Ainu: the Indigenous People from Japan

Part 1 — 26.08.2020

The Ainu are indigenous people from Japan who live mostly in Hokkaido and northern Honshu but also the Kuril Islands and Sakhalin. There are approximately two hundred thousand of them.

Ainu’s origins are uncertain since they show neither linguistic nor genetic similarities with the Japanese. However, one of their legends says that ‘the Ainu lived in this place a hundred thousand years before the Children of the Sun came’.

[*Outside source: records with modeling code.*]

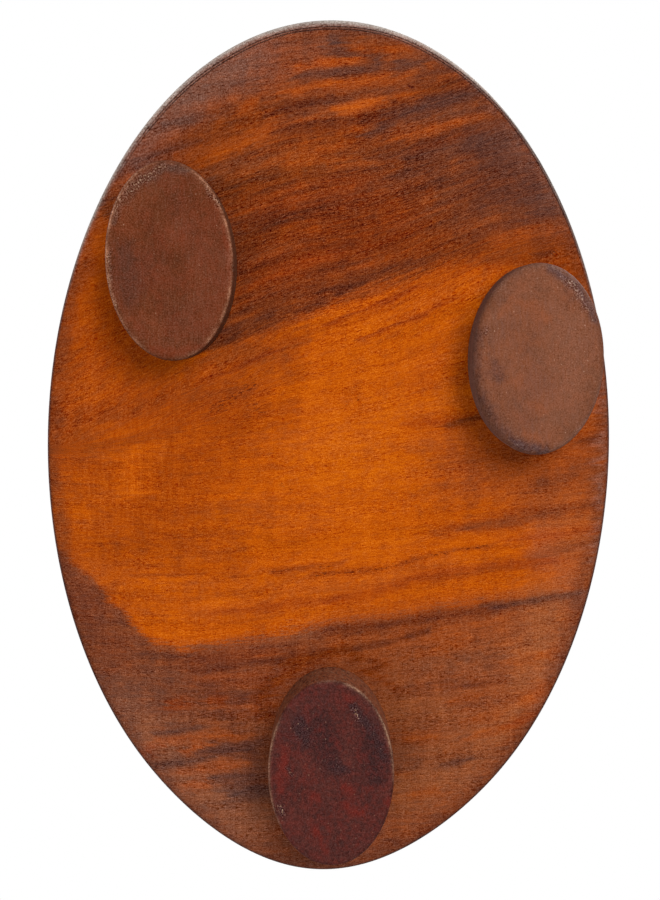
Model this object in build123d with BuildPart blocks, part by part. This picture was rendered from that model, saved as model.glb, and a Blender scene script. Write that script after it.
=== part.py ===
from build123d import *
import os
from math import cos, pi, radians, sin

# A chakla: a low oval board of solid hardwood for rolling out flat breads, on three short oval feet.
# It stands as in use: +Z is up, the soles of the feet are at zero and the long axis runs along Y.
# The near end is at -Y. The X and Y of the origin are the middle of the whole board.

# The board. Its outline is an oval whose far end swells a little, as cut and sanded by hand.
board_length = 282.0
board_width = 188.0
board_thickness = 18.0
underside_arris = 3.2
working_arris = 2.5
end_swell = 3.2
end_swell_width = 118.0
end_swell_place_share = -0.028
outline_points = 40
reach_points = 720

# The feet: solid blocks with an oval sole, each cut a little differently by hand.
foot_height = 20.0
left_foot_length = 63.6
left_foot_width = 41.0
left_foot_arris = 2.5
left_foot_turn = -3.4
right_foot_length = 61.6
right_foot_width = 42.3
right_foot_arris = 4.0
right_foot_turn = 0.6
far_foot_length = 61.8
far_foot_width = 41.3
far_foot_arris = 1.5
far_foot_turn = -1.4

# Where the feet stand, as shares of half the board's width and half its length from the oval's middle.
left_foot_place_shares = (-0.547, -0.433)
right_foot_place_shares = (0.713, -0.221)
far_foot_place_shares = (0.023, 0.740)

# Two fluted dowels hold each foot, in blind bores in the foot and in the underside of the board.
dowel_diameter = 8.0
dowel_spacing = 30.0
dowel_clearance = 0.05
dowel_end_gap = 0.5
dowel_chamfer = 1.0
flute_diameter = 1.2
flutes = 8
foot_bore_depth = 14.0
board_bore_depth = 11.0

# How far a cut runs past the surface that it starts from.
overrun = 1.0

half_width = board_width / 2
half_length = board_length / 2


def outline_point(turn):
    """A point of the board's outline from the oval's middle, at an angle that goes once round it."""
    x = half_width * cos(turn)
    y = half_length * sin(turn)
    beside = (x - end_swell_place_share * half_width) / (end_swell_width / 2)
    if y > 0 and abs(beside) < 1:
        y += end_swell * cos(pi / 2 * beside) ** 2
    return (x, y)


# The swell moves the far end out, so the oval sits back by half as much, which centres the whole board.
far_reach = max(outline_point(2 * pi * n / reach_points)[1] for n in range(reach_points))
oval_middle = (half_length - far_reach) / 2


class Foot:
    """The sizes of one foot, and its place under the board."""

    def __init__(self, name, length, width, arris, turn, place_shares):
        self.name = name
        self.length = length
        self.width = width
        self.arris = arris
        self.turn = turn
        self.x = place_shares[0] * half_width
        self.y = place_shares[1] * half_length + oval_middle

    def plane(self, height):
        """A level plane at a height above the soles, centred on the foot and turned with it."""
        return Plane((self.x, self.y, height)).rotated((0, 0, self.turn))

    def dowel_places(self):
        """The front and back dowel's places on the foot's plane."""
        return {"front": (0, -dowel_spacing / 2), "back": (0, dowel_spacing / 2)}

    def dowel_centre(self, place):
        """A dowel's X and Y in the frame of the whole board."""
        across, along = place
        turn = radians(self.turn)
        return (
            self.x + across * cos(turn) - along * sin(turn),
            self.y + across * sin(turn) + along * cos(turn),
        )


feet = [
    Foot("left", left_foot_length, left_foot_width, left_foot_arris, left_foot_turn, left_foot_place_shares),
    Foot("right", right_foot_length, right_foot_width, right_foot_arris, right_foot_turn, right_foot_place_shares),
    Foot("far", far_foot_length, far_foot_width, far_foot_arris, far_foot_turn, far_foot_place_shares),
]

bore_radius = dowel_diameter / 2 + dowel_clearance
dowel_bottom = foot_height - foot_bore_depth + dowel_end_gap
dowel_length = foot_bore_depth + board_bore_depth - 2 * dowel_end_gap
bore_places = [foot.dowel_centre(place) for foot in feet for place in foot.dowel_places().values()]

os.makedirs("parts", exist_ok=True)

# The board: one plank, with its six blind bores in the underside.
with BuildPart() as board:
    with BuildSketch(Plane((0, oval_middle, foot_height))):
        with BuildLine():
            points = [outline_point(2 * pi * n / outline_points) for n in range(outline_points)]
            Spline(*points, periodic=True)
        make_face()
    extrude(amount=board_thickness)
    fillet(board.edges().group_by(Axis.Z)[0], underside_arris)
    fillet(board.edges().group_by(Axis.Z)[-1], working_arris)
    with BuildSketch(Plane.XY.offset(foot_height - overrun)):
        with Locations(*bore_places):
            Circle(bore_radius)
    extrude(amount=overrun + board_bore_depth, mode=Mode.SUBTRACT)
board.part.label = "board"
export_step(board.part, "parts/board.step")

# The three feet, each with its two bores from above.
for foot in feet:
    with BuildPart() as block:
        with BuildSketch(foot.plane(0)):
            Ellipse(foot.width / 2, foot.length / 2)
        extrude(amount=foot_height)
        fillet(block.edges().group_by(Axis.Z)[0], foot.arris)
        with BuildSketch(foot.plane(foot_height + overrun)):
            with Locations(*foot.dowel_places().values()):
                Circle(bore_radius)
        extrude(amount=-overrun - foot_bore_depth, mode=Mode.SUBTRACT)
    block.part.label = f"{foot.name}_foot"
    export_step(block.part, f"parts/{foot.name}_foot.step")

# The dowels, fluted along their length so that glue and air can pass.
for foot in feet:
    for side, place in foot.dowel_places().items():
        centre = foot.dowel_centre(place)
        with BuildPart() as dowel:
            with BuildSketch(Plane((*centre, dowel_bottom))):
                Circle(dowel_diameter / 2)
            extrude(amount=dowel_length)
            chamfer(dowel.edges().filter_by(GeomType.CIRCLE), dowel_chamfer)
            with BuildSketch(Plane((*centre, dowel_bottom - overrun))):
                with PolarLocations(dowel_diameter / 2, flutes):
                    Circle(flute_diameter / 2)
            extrude(amount=dowel_length + 2 * overrun, mode=Mode.SUBTRACT)
        dowel.part.label = f"{foot.name}_dowel_{side}"
        export_step(dowel.part, f"parts/{foot.name}_dowel_{side}.step")
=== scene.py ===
import math

import bpy
import numpy as np
from mathutils import Matrix, Vector


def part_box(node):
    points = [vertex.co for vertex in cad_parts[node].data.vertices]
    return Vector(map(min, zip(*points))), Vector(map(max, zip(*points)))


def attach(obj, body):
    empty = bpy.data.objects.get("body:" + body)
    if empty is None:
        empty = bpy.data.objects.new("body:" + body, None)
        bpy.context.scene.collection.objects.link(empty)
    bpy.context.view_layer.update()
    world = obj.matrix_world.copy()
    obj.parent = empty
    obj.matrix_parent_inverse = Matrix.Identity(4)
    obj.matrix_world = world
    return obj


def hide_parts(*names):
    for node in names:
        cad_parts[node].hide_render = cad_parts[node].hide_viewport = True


# A chakla seen from below: an oval board of figured hardwood on three short oval feet.
# The frame gives the pieces' places and sizes. This script gives each piece its worn shape and its wood.
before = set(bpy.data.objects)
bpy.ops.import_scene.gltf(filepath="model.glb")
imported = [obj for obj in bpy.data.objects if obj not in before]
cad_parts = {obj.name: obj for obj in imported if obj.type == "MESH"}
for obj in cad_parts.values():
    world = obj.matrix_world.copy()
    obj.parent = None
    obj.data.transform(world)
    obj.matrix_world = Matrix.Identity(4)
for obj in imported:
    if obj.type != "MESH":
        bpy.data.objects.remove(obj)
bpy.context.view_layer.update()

MM = 0.001

# The picture and the camera. The picture's top is the board's near end, at -Y, and its right is +X.
PICTURE_WIDTH = 660
PICTURE_HEIGHT = 900
SENSOR = 36.0
LENS = 63.05
CAMERA_PLACE = Vector((0.0, -41.894, -503.6)) * MM
CAMERA_AIM = Vector((0.5558, -1.4212, 20.0)) * MM
CAMERA_ROLL = math.radians(0.705)
CLIP_START = 0.01

# About how many mm of the board a pixel shows.
PIXEL = 1 / 3.0


def add_object(name, data):
    """A new object in the scene."""
    thing = bpy.data.objects.new(name, data)
    bpy.context.scene.collection.objects.link(thing)
    return thing


def camera_axes():
    """The directions to the picture's right, to its top and ahead of the camera."""
    ahead = (CAMERA_AIM - CAMERA_PLACE).normalized()
    right = ahead.cross(Vector((0, -1, 0))).normalized()
    up = right.cross(ahead)
    turn = Matrix.Rotation(-CAMERA_ROLL, 3, ahead)
    return turn @ right, turn @ up, ahead


def place_camera():
    """Puts the camera where the photograph was taken from."""
    right, up, ahead = camera_axes()
    data = bpy.data.cameras.new("camera")
    data.lens = LENS
    data.sensor_width = SENSOR
    data.clip_start = CLIP_START
    camera = add_object("camera", data)
    axes = Matrix((right, up, -ahead)).transposed()
    camera.matrix_world = Matrix.Translation(CAMERA_PLACE) @ axes.to_4x4()
    bpy.context.scene.camera = camera


# The board's oval, as in the CAD model, whose far end swells a little.
board_low, board_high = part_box("board")
UNDERSIDE = board_low.z
WORKING_FACE = board_high.z
HALF_WIDTH = (board_high.x - board_low.x) / 2
HALF_LENGTH = 141.0 * MM
OVAL_MIDDLE = board_low.y + HALF_LENGTH
SWELL = 3.2 * MM
SWELL_WIDTH = 118.0 * MM
SWELL_PLACE = -0.028 * HALF_WIDTH
UNDERSIDE_ARRIS = 3.2 * MM
WORKING_ARRIS = 2.5 * MM
CREASE_STEP = 0.25 * MM
CREASE_DEPTH = 0.15 * MM
UNEVENNESS = 0.15 * MM

# How far the figure shifts across and along the board for each mm up its side.
SIDE_SLANT = (0.5, 0.35)

# How finely the meshes are made: cells across and along the lower face, steps round the lower arris, the
# upper one and up the wall, and the width of the ring inside the upper arris.
BOARD_CELLS = (108, 440)
BOARD_STEPS = (8, 5, 4)
BOARD_LIP = 1.2 * MM
CREASE_RINGS = 5
FOOT_CELLS = (60, 90)
FOOT_STEPS = (7, 2, 8)
FOOT_LIP = 1.0 * MM
FOOT_TOP_ARRIS = 0.2 * MM

# The seeds of the random values.
FIGURE_SEED = 20
FRAY_SEED = 30
CREASE_SEED = 61
RIM_SEED = 62
UNEVEN_SEED = 63


def smooth(low, high, value):
    """Rises softly from 0 to 1 as value goes from low to high."""
    share = np.clip((value - low) / (high - low), 0, 1)
    return share * share * (3 - 2 * share)


def on_plane(spots, height):
    """The places on a level plane, in mm, that show at the photograph's pixels."""
    right, up, ahead = (np.array(axis) for axis in camera_axes())
    spots = np.reshape(np.array(spots, float), (-1, 2))
    focal = LENS / SENSOR * PICTURE_HEIGHT
    across = spots[:, :1] - PICTURE_WIDTH / 2
    down = spots[:, 1:] - PICTURE_HEIGHT / 2
    rays = focal * ahead + across * right - down * up
    reach = (height - CAMERA_PLACE.z) / rays[:, 2:]
    return (np.array(CAMERA_PLACE) + rays * reach)[:, :2] / MM


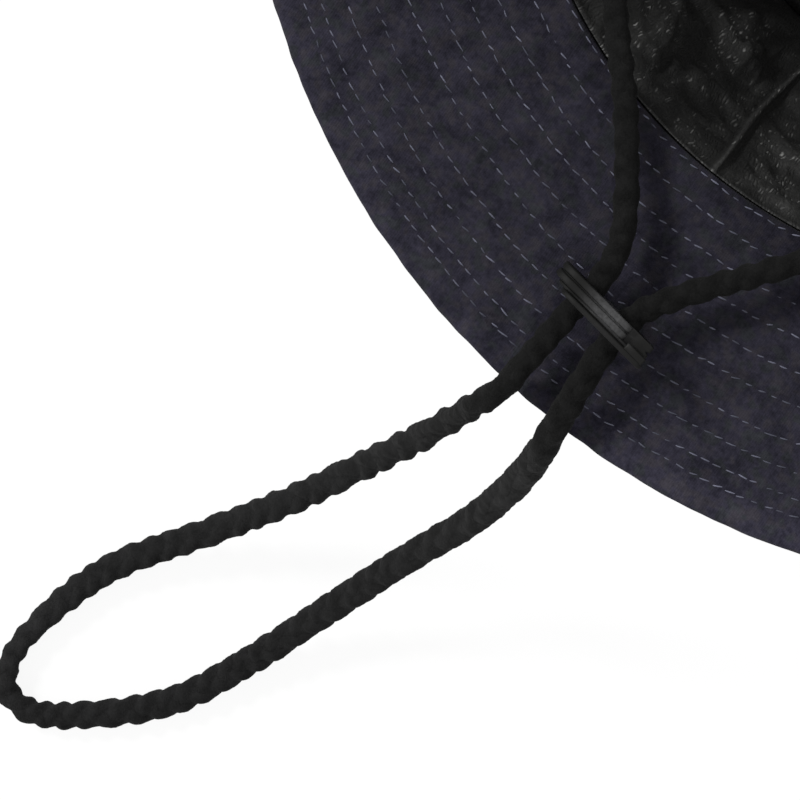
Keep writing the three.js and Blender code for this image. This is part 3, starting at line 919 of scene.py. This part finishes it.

In the past their economy and social activities were based on hunting, foraging and fishing. Nowadays Ainu people have the same lifestyle as the Japanese but they try to preserve their traditions alive.


Part 2 — 02.09.2020

Around the age of 6 or 7 Ainu girls began to be tattooed in preparation for their future marriage.

The tattoo was performed by a trained woman who started making a few dots and then small cuts near the upper lip with a ceremonial knife. The cuts were rubbed with charcoal and every year the ceremony was repeated until the wedding day, when the final cut was made by the groom. The age of marriage was 17 to 18 years for men and 15 to 16 years for women – at these ages the sexes were regarded as adults.

According to Ainu beliefs, the wives of heavenly deities also have tattoos on their lips and arms, therefore, if a demon of disease comes and sees that Ainu women are marked the same way, he will mistake them for goddesses and flee away.
Nowadays this practice is not performed anymore because Ainu were assimilated into the Japanese society.

Part 3 — 09.09.2020

Ainu are animists, believing that everything in nature has a kamuy (a spirit or God) inside. Among their festivities, we have the Bear Festival, which was a religious ceremony - a special day when the village bear was sacrificed and an Ainu woman received a bear cub to raise. It would be part of the village until it got too big and dangerous to live with.

Then, during the ceremony, the bear was sacrificed to the mountain and a new bear cub was given to an Ainu woman. The meat was eaten,
the skin saved and sometimes people would paint themselves with the blood.
The bear was for Ainu a sacred animal, a superior creature and a guardian of the village it grew up in.